- Exercise instructions
Each line that follows should be printed again exactly as it stands.
--------
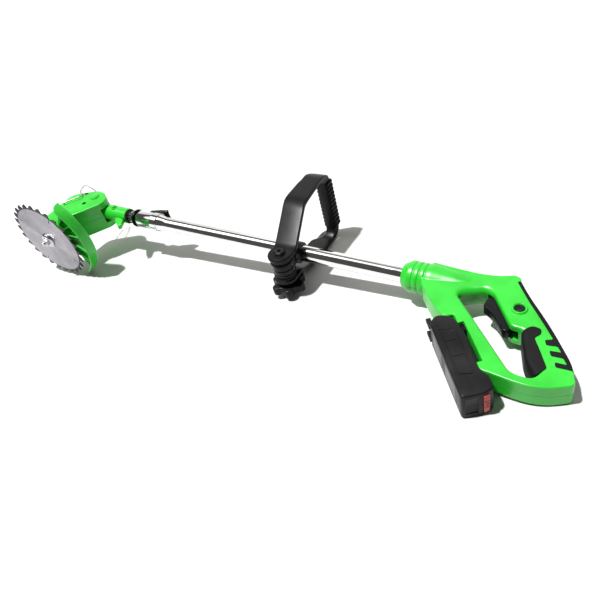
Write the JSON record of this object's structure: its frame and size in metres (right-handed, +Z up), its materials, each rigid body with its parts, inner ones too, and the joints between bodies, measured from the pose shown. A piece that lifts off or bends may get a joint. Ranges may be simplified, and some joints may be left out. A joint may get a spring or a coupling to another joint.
{
  "type": "brush cutter",
  "caption": "Cordless brush cutter with a circular blade on a swivelling head, a telescopic chrome pole, a tilting D-handle, a rear trigger handle and a slide-on battery.",
  "frame": {"origin": "centre of the bounding box at the floor", "axes": "+X along the pole, from the blade head to the rear handle; +Y towards the D-handle side, which is the top in use; +Z up, with the tool lying on its right side"},
  "size_m": [1.0288, 0.3332, 0.1684],
  "materials": {
    "green_plastic": "bright green moulded nylon with a soft gloss",
    "black_plastic": "black moulded nylon, satin",
    "rubber": "black overmoulded rubber, matt",
    "chrome_tube": "polished chromed steel tube",
    "steel": "plain steel",
    "blade_steel": "ground blade steel",
    "red_plastic": "red moulded plastic",
    "circuit_board": "green circuit board",
    "cell_wrap": "blue shrink wrap on the cells"
  },
  "bodies": {
    "rear_handle": {"handle_shell_left": "green_plastic", "handle_shell_right": "green_plastic", "grip_pad_back": "rubber", "grip_pad_front": "rubber", "handle_screw_1": "steel", "handle_screw_2": "steel", "handle_screw_3": "steel", "trigger_spring": "steel", "lockoff_spring": "steel", "switch_module": "black_plastic", "terminal_block": "black_plastic", "outer_tube": "chrome_tube", "sleeve_ring": "black_plastic", "lock_bracket": "chrome_tube", "lock_pin": "steel", "lock_pad": "rubber", "coiled_lead": "rubber"},
    "inner_pole": {"inner_tube": "chrome_tube", "inner_tube_bush": "black_plastic", "neck_knuckle": "green_plastic", "neck_collar": "black_plastic", "tilt_button_spring": "steel"},
    "head": {"head_shell_left": "green_plastic", "head_shell_right": "green_plastic", "head_screw_1": "steel", "head_screw_2": "steel", "tilt_pin": "steel", "motor_can": "steel", "front_bearing": "steel", "rear_bearing": "steel", "blade_guard": "green_plastic", "guard_screw_1": "steel", "guard_screw_2": "steel"},
    "blade": {"motor_rotor": "steel", "cooling_fan": "black_plastic", "inner_flange": "steel", "saw_blade": "blade_steel", "outer_flange": "steel", "blade_nut": "steel"},
    "wire_spacer": {"wire_spacer": "steel"},
    "tilt_button": {"tilt_button": "green_plastic"},
    "neck_lever": {"neck_lever": "green_plastic"},
    "lock_lever": {"lock_lever": "black_plastic"},
    "handle_clamp": {"tube_clamp": "black_plastic", "ratchet_ring_upper": "black_plastic", "ratchet_ring_lower": "black_plastic"},
    "d_handle": {"d_handle_frame": "black_plastic", "d_handle_grip": "rubber", "handle_bolt": "steel"},
    "star_knob": {"star_knob": "black_plastic"},
    "trigger": {"trigger": "black_plastic"},
    "lockoff_button": {"lockoff_button": "black_plastic"},
    "battery": {"battery_case_left": "black_plastic", "battery_case_right": "black_plastic", "battery_cell_1": "cell_wrap", "battery_cell_2": "cell_wrap", "battery_cell_3": "cell_wrap", "battery_cell_4": "cell_wrap", "battery_board": "circuit_board"},
    "battery_release": {"battery_release": "red_plastic"}
  },
  "joints": [
    {"name": "pole_slide", "type": "slide", "parent": "rear_handle", "child": "inner_pole", "axis": [-0.9975, -0.0024, 0.0706], "range_m": [0, 0.24]},
    {"name": "head_tilt", "type": "hinge", "parent": "inner_pole", "child": "head", "pos_m": [-0.375, 0.02239, 0.0893], "axis": [0.0706, -0.0669, 0.9953], "range_deg": [-75, 0]},
    {"name": "blade_spin", "type": "hinge", "parent": "head", "child": "blade", "pos_m": [-0.43211, -0.0845, 0.08616], "axis": [0.0024, 0.9978, 0.0669], "continuous": true},
    {"name": "spacer_swing", "type": "hinge", "parent": "head", "child": "wire_spacer", "pos_m": [-0.44391, -0.01169, 0.09189], "axis": [0.0706, -0.0669, 0.9953], "range_deg": [0, 110]},
    {"name": "tilt_button_press", "type": "slide", "parent": "inner_pole", "child": "tilt_button", "axis": [-0.0706, 0.0669, -0.9953], "range_m": [0, 0.003], "stiffness_N_per_m": 300, "springref_m": -0.002, "deforming": ["tilt_button_spring"]},
    {"name": "neck_lever_squeeze", "type": "hinge", "parent": "inner_pole", "child": "neck_lever", "pos_m": [-0.33014, 0.00893, 0.08521], "axis": [0.0706, -0.0669, 0.9953], "range_deg": [0, 5], "stiffness_Nm_per_rad": 0.08, "springref_deg": -8.59},
    {"name": "lock_lever_flip", "type": "hinge", "parent": "rear_handle", "child": "lock_lever", "pos_m": [-0.22831, 0.04429, 0.08037], "axis": [0.0706, -0.0669, 0.9953], "range_deg": [-100, 0]},
    {"name": "handle_slide", "type": "slide", "parent": "rear_handle", "child": "handle_clamp", "axis": [0.9975, 0.0024, -0.0706], "range_m": [-0.1, 0.08]},
    {"name": "handle_tilt", "type": "hinge", "parent": "handle_clamp", "child": "d_handle", "pos_m": [0.06482, -0.01148, 0.05584], "axis": [0.0706, -0.0669, 0.9953], "range_deg": [-50, 50]},
    {"name": "knob_turn", "type": "hinge", "parent": "d_handle", "child": "star_knob", "pos_m": [0.06228, -0.00907, 0.02001], "axis": [0.0706, -0.0669, 0.9953], "range_deg": [0, 720]},
    {"name": "trigger_pull", "type": "hinge", "parent": "rear_handle", "child": "trigger", "pos_m": [0.39605, 0.01524, 0.03416], "axis": [0.0706, -0.0669, 0.9953], "range_deg": [0, 8], "stiffness_Nm_per_rad": 0.12, "springref_deg": -8.59},
    {"name": "lockoff_press", "type": "slide", "parent": "rear_handle", "child": "lockoff_button", "axis": [-0.0706, 0.0669, -0.9953], "range_m": [0, 0.004], "stiffness_N_per_m": 300, "springref_m": -0.002, "deforming": ["lockoff_spring"]},
    {"name": "battery_slide", "type": "slide", "parent": "rear_handle", "child": "battery", "axis": [0.6123, -0.7848, -0.0962], "range_m": [0, 0.1]},
    {"name": "battery_release_press", "type": "slide", "parent": "battery", "child": "battery_release", "axis": [-0.6123, 0.7848, 0.0962], "range_m": [0, 0.003], "stiffness_N_per_m": 300, "springref_m": -0.002}
  ]
}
--------
- Task result
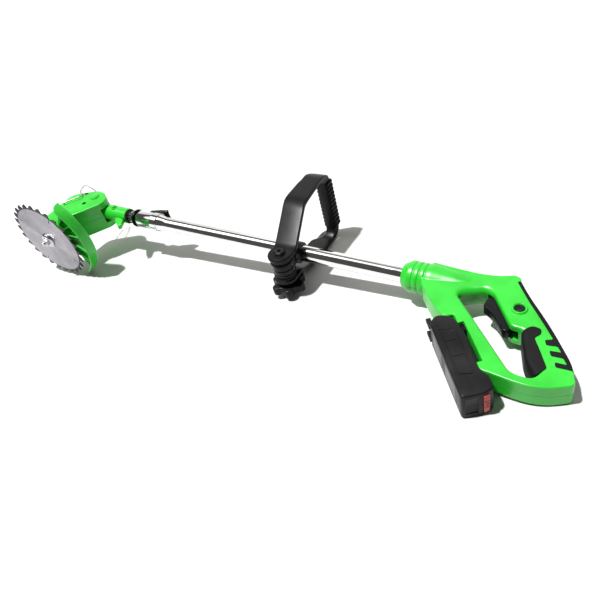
Write the JSON record of this object's structure: its frame and size in metres (right-handed, +Z up), its materials, each rigid body with its parts, inner ones too, and the joints between bodies, measured from the pose shown. A piece that lifts off or bends may get a joint. Ranges may be simplified, and some joints may be left out. A joint may get a spring or a coupling to another joint.
{
  "type": "brush cutter",
  "caption": "Cordless brush cutter with a circular blade on a swivelling head, a telescopic chrome pole, a tilting D-handle, a rear trigger handle and a slide-on battery.",
  "frame": {"origin": "centre of the bounding box at the floor", "axes": "+X along the pole, from the blade head to the rear handle; +Y towards the D-handle side, which is the top in use; +Z up, with the tool lying on its right side"},
  "size_m": [1.0288, 0.3332, 0.1684],
  "materials": {
    "green_plastic": "bright green moulded nylon with a soft gloss",
    "black_plastic": "black moulded nylon, satin",
    "rubber": "black overmoulded rubber, matt",
    "chrome_tube": "polished chromed steel tube",
    "steel": "plain steel",
    "blade_steel": "ground blade steel",
    "red_plastic": "red moulded plastic",
    "circuit_board": "green circuit board",
    "cell_wrap": "blue shrink wrap on the cells"
  },
  "bodies": {
    "rear_handle": {"handle_shell_left": "green_plastic", "handle_shell_right": "green_plastic", "grip_pad_back": "rubber", "grip_pad_front": "rubber", "handle_screw_1": "steel", "handle_screw_2": "steel", "handle_screw_3": "steel", "trigger_spring": "steel", "lockoff_spring": "steel", "switch_module": "black_plastic", "terminal_block": "black_plastic", "outer_tube": "chrome_tube", "sleeve_ring": "black_plastic", "lock_bracket": "chrome_tube", "lock_pin": "steel", "lock_pad": "rubber", "coiled_lead": "rubber"},
    "inner_pole": {"inner_tube": "chrome_tube", "inner_tube_bush": "black_plastic", "neck_knuckle": "green_plastic", "neck_collar": "black_plastic", "tilt_button_spring": "steel"},
    "head": {"head_shell_left": "green_plastic", "head_shell_right": "green_plastic", "head_screw_1": "steel", "head_screw_2": "steel", "tilt_pin": "steel", "motor_can": "steel", "front_bearing": "steel", "rear_bearing": "steel", "blade_guard": "green_plastic", "guard_screw_1": "steel", "guard_screw_2": "steel"},
    "blade": {"motor_rotor": "steel", "cooling_fan": "black_plastic", "inner_flange": "steel", "saw_blade": "blade_steel", "outer_flange": "steel", "blade_nut": "steel"},
    "wire_spacer": {"wire_spacer": "steel"},
    "tilt_button": {"tilt_button": "green_plastic"},
    "neck_lever": {"neck_lever": "green_plastic"},
    "lock_lever": {"lock_lever": "black_plastic"},
    "handle_clamp": {"tube_clamp": "black_plastic", "ratchet_ring_upper": "black_plastic", "ratchet_ring_lower": "black_plastic"},
    "d_handle": {"d_handle_frame": "black_plastic", "d_handle_grip": "rubber", "handle_bolt": "steel"},
    "star_knob": {"star_knob": "black_plastic"},
    "trigger": {"trigger": "black_plastic"},
    "lockoff_button": {"lockoff_button": "black_plastic"},
    "battery": {"battery_case_left": "black_plastic", "battery_case_right": "black_plastic", "battery_cell_1": "cell_wrap", "battery_cell_2": "cell_wrap", "battery_cell_3": "cell_wrap", "battery_cell_4": "cell_wrap", "battery_board": "circuit_board"},
    "battery_release": {"battery_release": "red_plastic"}
  },
  "joints": [
    {"name": "pole_slide", "type": "slide", "parent": "rear_handle", "child": "inner_pole", "axis": [-0.9975, -0.0024, 0.0706], "range_m": [0, 0.24]},
    {"name": "head_tilt", "type": "hinge", "parent": "inner_pole", "child": "head", "pos_m": [-0.375, 0.02239, 0.0893], "axis": [0.0706, -0.0669, 0.9953], "range_deg": [-75, 0]},
    {"name": "blade_spin", "type": "hinge", "parent": "head", "child": "blade", "pos_m": [-0.43211, -0.0845, 0.08616], "axis": [0.0024, 0.9978, 0.0669], "continuous": true},
    {"name": "spacer_swing", "type": "hinge", "parent": "head", "child": "wire_spacer", "pos_m": [-0.44391, -0.01169, 0.09189], "axis": [0.0706, -0.0669, 0.9953], "range_deg": [0, 110]},
    {"name": "tilt_button_press", "type": "slide", "parent": "inner_pole", "child": "tilt_button", "axis": [-0.0706, 0.0669, -0.9953], "range_m": [0, 0.003], "stiffness_N_per_m": 300, "springref_m": -0.002, "deforming": ["tilt_button_spring"]},
    {"name": "neck_lever_squeeze", "type": "hinge", "parent": "inner_pole", "child": "neck_lever", "pos_m": [-0.33014, 0.00893, 0.08521], "axis": [0.0706, -0.0669, 0.9953], "range_deg": [0, 5], "stiffness_Nm_per_rad": 0.08, "springref_deg": -8.59},
    {"name": "lock_lever_flip", "type": "hinge", "parent": "rear_handle", "child": "lock_lever", "pos_m": [-0.22831, 0.04429, 0.08037], "axis": [0.0706, -0.0669, 0.9953], "range_deg": [-100, 0]},
    {"name": "handle_slide", "type": "slide", "parent": "rear_handle", "child": "handle_clamp", "axis": [0.9975, 0.0024, -0.0706], "range_m": [-0.1, 0.08]},
    {"name": "handle_tilt", "type": "hinge", "parent": "handle_clamp", "child": "d_handle", "pos_m": [0.06482, -0.01148, 0.05584], "axis": [0.0706, -0.0669, 0.9953], "range_deg": [-50, 50]},
    {"name": "knob_turn", "type": "hinge", "parent": "d_handle", "child": "star_knob", "pos_m": [0.06228, -0.00907, 0.02001], "axis": [0.0706, -0.0669, 0.9953], "range_deg": [0, 720]},
    {"name": "trigger_pull", "type": "hinge", "parent": "rear_handle", "child": "trigger", "pos_m": [0.39605, 0.01524, 0.03416], "axis": [0.0706, -0.0669, 0.9953], "range_deg": [0, 8], "stiffness_Nm_per_rad": 0.12, "springref_deg": -8.59},
    {"name": "lockoff_press", "type": "slide", "parent": "rear_handle", "child": "lockoff_button", "axis": [-0.0706, 0.0669, -0.9953], "range_m": [0, 0.004], "stiffness_N_per_m": 300, "springref_m": -0.002, "deforming": ["lockoff_spring"]},
    {"name": "battery_slide", "type": "slide", "parent": "rear_handle", "child": "battery", "axis": [0.6123, -0.7848, -0.0962], "range_m": [0, 0.1]},
    {"name": "battery_release_press", "type": "slide", "parent": "battery", "child": "battery_release", "axis": [-0.6123, 0.7848, 0.0962], "range_m": [0, 0.003], "stiffness_N_per_m": 300, "springref_m": -0.002}
  ]
}